Improving the Computing Accuracy of the AI Ascend Processor: Research and Results
Annotatsiya
The recent US sanctions against Huawei have severely restricted access to advanced semiconductor manufacturing technologies, prompting the development of the Ascend 910B accelerator on a 7-nm SMIC processor. Specifically engineered for artificial intelligence tasks, the Ascend 910B delivers performance that rivals NVIDIA's A100, although it exhibits limitations in computing accuracy, particularly with FP16 and INT8 operations. In this study, we propose a novel algorithm aimed at enhancing the computational precision of matrix multiplication on the Ascend AI processor, allowing it to achieve results that closely approach FP32 accuracy. Our approach capitalizes on the Da Vinci architecture's capability to split FP32 operations into two FP16 operations, which effectively reduces the relative error by approximately 20% in matrix multiplication tasks.
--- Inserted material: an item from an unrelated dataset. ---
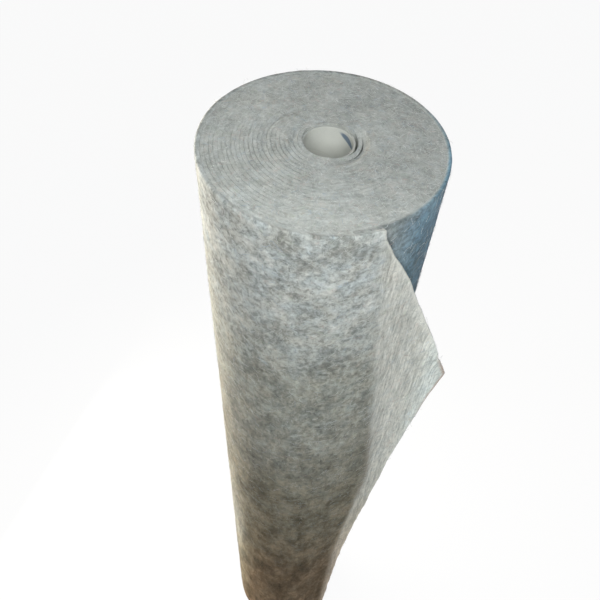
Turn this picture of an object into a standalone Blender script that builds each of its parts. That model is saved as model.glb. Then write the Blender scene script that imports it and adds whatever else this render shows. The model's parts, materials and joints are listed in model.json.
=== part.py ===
"""A roll of needle-punched geotextile felt, standing on its end.

The felt is one long strip, wound in a spiral round a paperboard tube. A strip of double-sided
tape holds its start to the tube. Its loose end leaves the outermost turn, stands away from the
roll and swings about the upright line where it leaves. Lengths are in metres and +Z is up. The
roll stands on the plane z = 0, with the middle of its footprint over the origin.

A bearing is an angle seen from above, from the front (-Y) towards the right (+X). The felt winds
outwards that way.
"""

import math

import bmesh
import bpy
import numpy as np

# The roll as a whole
sheet_width = 1.600  # the width of the felt, which is the height of the standing roll
roll_diameter = 0.260
felt_thickness = 0.00335
turn_gap = 0.00081  # air between one turn and the next
turn_steps = 36  # flat faces to one turn

# The paperboard tube in the middle
bore_diameter = 0.0508
tube_wall = 0.002
tube_recess = 0.003  # each end of the tube lies this far inside the end of the felt
mouth_bevel = 0.0006
tube_steps = 60
tube_offset = 0.0076  # from the middle of the outermost turn to the middle of the tube,
tube_offset_bearing = math.radians(149)  # because the turns were drawn tighter on this side

# The tape under the start of the felt
tape_width = 0.050
tape_thickness = 0.0003
tape_recess = 0.006
seat_clearance = 0.0003  # between two pieces that lie against each other

# Places where the turns lie slack, so that a dark gap shows in the end of the roll. Each row has
# the bearing of its middle and its reach each way, in degrees, how far out it starts, as a share
# of the roll's radius, and how wide it opens, as a share of the widest opening.
slack_opening = 0.0024
slack_turns = 12  # the turns outside a slack place that take it up again
slack_place_shares = (
    (75, 62, 0.27, 1.0),
    (270, 36, 0.27, 0.4),
    (255, 58, 0.50, 0.6),
)

# The loose end of the felt
hinge_bearing = math.radians(20)  # where the outer turn ends and the loose end begins
leave_bearing = math.radians(26)  # where the loose end leaves the turn beneath it
set_radius = 1.080  # the bend that the felt keeps after it has left the roll
rim_reach = 0.0105  # along the felt, from the hinge line to the cut edge: at the top,
tip_reach = 0.168  # at the tip
foot_reach = 0.068  # and at the floor
tip_drop = 0.338  # the tip lies this far below the top of the roll
foot_lift = 0.001  # the loose end hangs this far clear of the floor
upper_edge_power = 0.855  # the upper edge is cut nearly straight
lower_edge_power = 2.6  # the lower edge sweeps back in towards the roll
upper_rows = 9
lower_rows = 13
reach_steps = 14

# Sizes that follow from those above
roll_radius = roll_diameter / 2
tube_radius = bore_diameter / 2 + tube_wall
turn_pitch = felt_thickness + turn_gap
start_radius = tube_radius + 2 * seat_clearance + tape_thickness + felt_thickness / 2
end_radius = roll_radius - felt_thickness / 2
full_turn = 2 * math.pi
start_angle = hinge_bearing - full_turn * (end_radius - start_radius) / turn_pitch


def even_radius(angle):
    """Radius of the middle of the felt at a winding angle, as if no turn were slack."""
    return end_radius + turn_pitch * (angle - hinge_bearing) / full_turn


def slack(angle):
    """How far the slack places push the felt out at a winding angle."""
    pushed = 0
    for bearing, reach, radius_share, opening_share in slack_place_shares:
        middle = math.radians(bearing)
        middle += full_turn * round((angle - middle) / full_turn)
        beside = abs(angle - middle) / math.radians(reach)
        turns_out = (even_radius(middle) - radius_share * roll_radius) / turn_pitch
        if beside < 1 and turns_out >= 0:
            left_share = max(0, 1 - math.floor(turns_out) / slack_turns)
            window_share = math.cos(beside * math.pi / 2) ** 2
            pushed += slack_opening * opening_share * left_share * window_share
    return pushed


def on_bearing(radius, angle):
    """The point of the ground plan at a radius and a bearing."""
    return np.array([radius * math.sin(angle), -radius * math.cos(angle)])


tube_middle = on_bearing(tube_offset, tube_offset_bearing)


def turn_middle(angle):
    """The middle of the turn at a winding angle: the tube's at the start, the roll's at the end."""
    left_share = (hinge_bearing - angle) / (hinge_bearing - start_angle)
    return tube_middle * max(0, left_share)


def wound_plan():
    """The two sides of the wound felt in plan: (points, inner or outer side, x and y)."""
    step = full_turn / turn_steps
    end_angle = hinge_bearing - seat_clearance / 2 / end_radius
    first = math.floor(start_angle / step) + 1
    last = math.ceil(end_angle / step) - 1
    angles = [start_angle, *(k * step for k in range(first, last + 1)), end_angle]
    sides = []
    for angle in angles:
        radius = even_radius(angle) + slack(angle)
        inner = turn_middle(angle) + on_bearing(radius - felt_thickness / 2, angle)
        outer = turn_middle(angle) + on_bearing(radius + felt_thickness / 2, angle)
        sides.append((inner, outer))
    return np.array(angles), np.array(sides)


def loose_plan(along):
    """The two sides of the loose end in plan, at a distance along the felt from the hinge line."""
    start = hinge_bearing + seat_clearance / 2 / end_radius
    lap = (leave_bearing - start) * end_radius
    if along <= lap:
        angle = start + along / end_radius
        middle, out = on_bearing(even_radius(angle), angle), angle
    else:
        bend = (along - lap) / set_radius
        centre = on_bearing(even_radius(leave_bearing) - set_radius, leave_bearing)
        out = leave_bearing + bend
        middle = centre + on_bearing(set_radius, out)
    across = on_bearing(felt_thickness / 2, out)
    return middle - across, middle + across


def loose_reach(drop):
    """How far the loose end reaches along the felt, at a depth below the top of the roll."""
    if drop <= tip_drop:
        share = (drop / tip_drop) ** upper_edge_power
        return rim_reach + (tip_reach - rim_reach) * share
    share = (1 - (drop - tip_drop) / (sheet_width - tip_drop)) ** lower_edge_power
    return foot_reach + (tip_reach - foot_reach) * share


def material(name, colour, roughness):
    """A plain matt material."""
    made = bpy.data.materials.new(name)
    made.use_nodes = True
    shader = made.node_tree.nodes["Principled BSDF"]
    shader.inputs["Base Color"].default_value = (*colour, 1)
    shader.inputs["Roughness"].default_value = roughness
    shader.inputs["Metallic"].default_value = 0
    return made


def add_object(name, mesh, finish, origin):
    """Puts a mesh whose points are measured from the roll's axis into the scene."""
    for vertex in mesh.vertices:
        vertex.co.x -= origin[0]
        vertex.co.y -= origin[1]
    mesh.materials.append(finish)
    mesh.shade_smooth()
    mesh.set_sharp_from_angle(angle=math.radians(35))
    made = bpy.data.objects.new(name, mesh)
    made.location = (origin[0], origin[1], 0)
    bpy.context.scene.collection.objects.link(made)
    return made


def sheet_mesh(name, grid):
    """A closed sheet from a grid of points: (rows, columns, inner or outer side, x, y and z)."""
    rows, columns = grid.shape[:2]
    bm = bmesh.new()
    points = [[[bm.verts.new(side) for side in column] for column in row] for row in grid]
    for i in range(rows - 1):
        for j in range(columns - 1):
            low, high = points[i], points[i + 1]
            bm.faces.new((low[j][1], low[j + 1][1], high[j + 1][1], high[j][1]))
            bm.faces.new((low[j + 1][0], low[j][0], high[j][0], high[j + 1][0]))
    for j in range(columns - 1):
        low, high = points[0], points[-1]
        bm.faces.new((low[j][0], low[j + 1][0], low[j + 1][1], low[j][1]))
        bm.faces.new((high[j + 1][0], high[j][0], high[j][1], high[j + 1][1]))
    for i in range(rows - 1):
        low, high = points[i], points[i + 1]
        bm.faces.new((low[0][0], low[0][1], high[0][1], high[0][0]))
        bm.faces.new((low[-1][1], low[-1][0], high[-1][0], high[-1][1]))
    mesh = bpy.data.meshes.new(name)
    bm.to_mesh(mesh)
    bm.free()
    return mesh


def upright(plan, low, high):
    """The grid of a sheet that stands between two heights, from its two sides in plan."""
    rows = [np.insert(plan, 2, height, axis=2) for height in (low, high)]
    return np.array(rows)


def core_tube():
    """The paperboard tube: its wall's section turned round the axis, with eased mouths."""
    low, high = tube_recess, sheet_width - tube_recess
    bore, outside = bore_diameter / 2, tube_radius
    section = (
        (outside, low),
        (outside, high),
        (bore + mouth_bevel, high),
        (bore, high - mouth_bevel),
        (bore, low + mouth_bevel),
        (bore + mouth_bevel, low),
    )
    bm = bmesh.new()
    rings = []
    for k in range(tube_steps):
        angle = k * full_turn / tube_steps
        plan = [tube_middle + on_bearing(radius, angle) for radius, z in section]
        rings.append([bm.verts.new((*at, z)) for at, (radius, z) in zip(plan, section)])
    for k in range(tube_steps):
        here, there = rings[k], rings[(k + 1) % tube_steps]
        for j in range(len(section)):
            after = (j + 1) % len(section)
            bm.faces.new((here[j], there[j], there[after], here[after]))
    mesh = bpy.data.meshes.new("core_tube")
    bm.to_mesh(mesh)
    bm.free()
    return mesh


def start_tape():
    """The tape: it lies on the tube, under the start of the felt."""
    inner = tube_radius + seat_clearance
    outer = inner + tape_thickness
    step = full_turn / tube_steps
    end_angle = start_angle + tape_width / outer
    first = math.floor(start_angle / step) + 1
    last = math.ceil(end_angle / step) - 1
    angles = [start_angle, *(k * step for k in range(first, last + 1)), end_angle]
    plan = tube_middle + np.array([(on_bearing(inner, a), on_bearing(outer, a)) for a in angles])
    return sheet_mesh("start_tape", upright(plan, tape_recess, sheet_width - tape_recess))


def wound_felt():
    """The wound felt: one unbroken strip from the tape to the hinge line."""
    plan = wound_plan()[1]
    return sheet_mesh("wound_felt", upright(plan, 0, sheet_width))


def free_end():
    """The loose end: it leaves the roll along an upright line and has its end cut to a tip."""
    upper = [tip_drop * k / upper_rows for k in range(upper_rows)]
    under_tip = sheet_width - foot_lift - tip_drop
    lower = [tip_drop + under_tip * (k / lower_rows) ** 1.4 for k in range(lower_rows + 1)]
    grid = []
    for drop in reversed(upper + lower):
        reach = loose_reach(drop)
        plan = [loose_plan(reach * k / reach_steps) for k in range(reach_steps + 1)]
        grid.append(np.insert(np.array(plan), 2, sheet_width - drop, axis=2))
    return sheet_mesh("free_end", np.array(grid))


def from_segments(points, starts, ends):
    """The distance from each point to each segment, in plan."""
    along = ends - starts
    away = points[:, None] - starts[None]
    share = np.clip((away * along).sum(-1) / (along * along).sum(-1), 0, 1)
    return np.linalg.norm(away - share[..., None] * along, axis=-1)


def least_gap():
    """The least gap between neighbouring turns of the wound felt, and under the loose end."""
    angles, sides = wound_plan()
    inner, outer = sides[:, 0], sides[:, 1]
    apart = from_segments(outer, inner[:-1], inner[1:])
    same_turn = abs(angles[:, None] - angles[None, :-1]) < math.pi
    apart[same_turn] = roll_diameter
    loose = [loose_plan(tip_reach * k / reach_steps)[0] for k in range(reach_steps + 1)]
    under = from_segments(np.array(loose), outer[:-1], outer[1:])
    under[:, angles[:-1] > hinge_bearing - math.pi] = roll_diameter
    return apart.min(), under.min()


def build():
    for old in list(bpy.data.objects):
        bpy.data.objects.remove(old)
    felt = material("grey_felt", (0.36, 0.38, 0.36), 1.0)
    board = material("paperboard", (0.46, 0.46, 0.41), 0.85)
    tape = material("tape_film", (0.62, 0.58, 0.46), 0.5)
    axis = (0, 0)
    hinge = on_bearing(roll_radius, hinge_bearing)
    pieces = [
        add_object("core_tube", core_tube(), board, tube_middle),
        add_object("start_tape", start_tape(), tape, tube_middle),
        add_object("wound_felt", wound_felt(), felt, axis),
        add_object("free_end", free_end(), felt, hinge),
    ]
    # The middle of the footprint comes over the origin, so the roll's axis lies to one side.
    corners = []
    for piece in pieces:
        points = np.array([vertex.co for vertex in piece.data.vertices])
        corners.append(points[:, :2] + np.array(piece.location)[:2])
    footprint = np.concatenate(corners)
    middle = (footprint.min(axis=0) + footprint.max(axis=0)) / 2
    for piece in pieces:
        piece.location.x -= middle[0]
        piece.location.y -= middle[1]
    turns = (hinge_bearing - start_angle) / full_turn
    between, beneath = least_gap()
    print(f"axis at {-middle[0]:.6f} {-middle[1]:.6f}")
    print(f"tube at {tube_middle[0] - middle[0]:.6f} {tube_middle[1] - middle[1]:.6f}")
    print(f"hinge line at {hinge[0] - middle[0]:.6f} {hinge[1] - middle[1]:.6f}")
    print(f"turns {turns:.2f}, least gap between turns {between * 1000:.2f} mm")
    print(f"least gap under the loose end {beneath * 1000:.2f} mm")


build()
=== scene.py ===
"""A roll of grey needle-punched geotextile felt on a paperboard tube, standing on its end.

Lengths are in metres. A bearing is an angle seen from above, from the front (-Y) towards the
right (+X), and the felt winds outwards that way.
"""

import json
import math

import bmesh
import bpy
from mathutils import Matrix, Vector
from mathutils.noise import noise as wander


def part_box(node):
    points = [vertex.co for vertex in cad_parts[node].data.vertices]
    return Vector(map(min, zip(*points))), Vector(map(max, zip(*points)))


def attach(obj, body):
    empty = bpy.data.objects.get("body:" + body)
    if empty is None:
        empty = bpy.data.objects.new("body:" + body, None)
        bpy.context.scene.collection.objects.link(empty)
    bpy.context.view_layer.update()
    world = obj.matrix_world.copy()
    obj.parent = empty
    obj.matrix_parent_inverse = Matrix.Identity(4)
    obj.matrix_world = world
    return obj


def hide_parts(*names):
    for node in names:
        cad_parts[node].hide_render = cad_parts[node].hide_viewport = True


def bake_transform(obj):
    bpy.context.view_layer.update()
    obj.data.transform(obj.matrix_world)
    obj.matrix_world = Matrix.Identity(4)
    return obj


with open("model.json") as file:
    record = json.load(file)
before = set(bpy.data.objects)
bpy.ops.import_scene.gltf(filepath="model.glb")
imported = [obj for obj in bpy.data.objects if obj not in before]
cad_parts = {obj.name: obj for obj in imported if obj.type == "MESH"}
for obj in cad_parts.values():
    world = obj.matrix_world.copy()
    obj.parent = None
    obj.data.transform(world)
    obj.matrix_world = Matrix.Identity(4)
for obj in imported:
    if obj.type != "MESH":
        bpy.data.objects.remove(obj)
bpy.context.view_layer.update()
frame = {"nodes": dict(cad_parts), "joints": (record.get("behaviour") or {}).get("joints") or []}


# The paperboard tube that the felt is wound on. It is made of strips of board wound on a
# slant and glued, so it is stiff, smooth and pale inside, with a faint slanting seam.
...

To validate the effectiveness of this algorithm, we conducted comparative experiments against standard FP32 operations on both the Ascend 910B and a host device. The findings reveal that our technique significantly enhances the performance of the Ascend processor for AI workloads demanding high precision. This advancement not only improves computational accuracy but also reinforces the potential of the Ascend 910B as a competitive alternative in the rapidly evolving landscape of AI accelerators.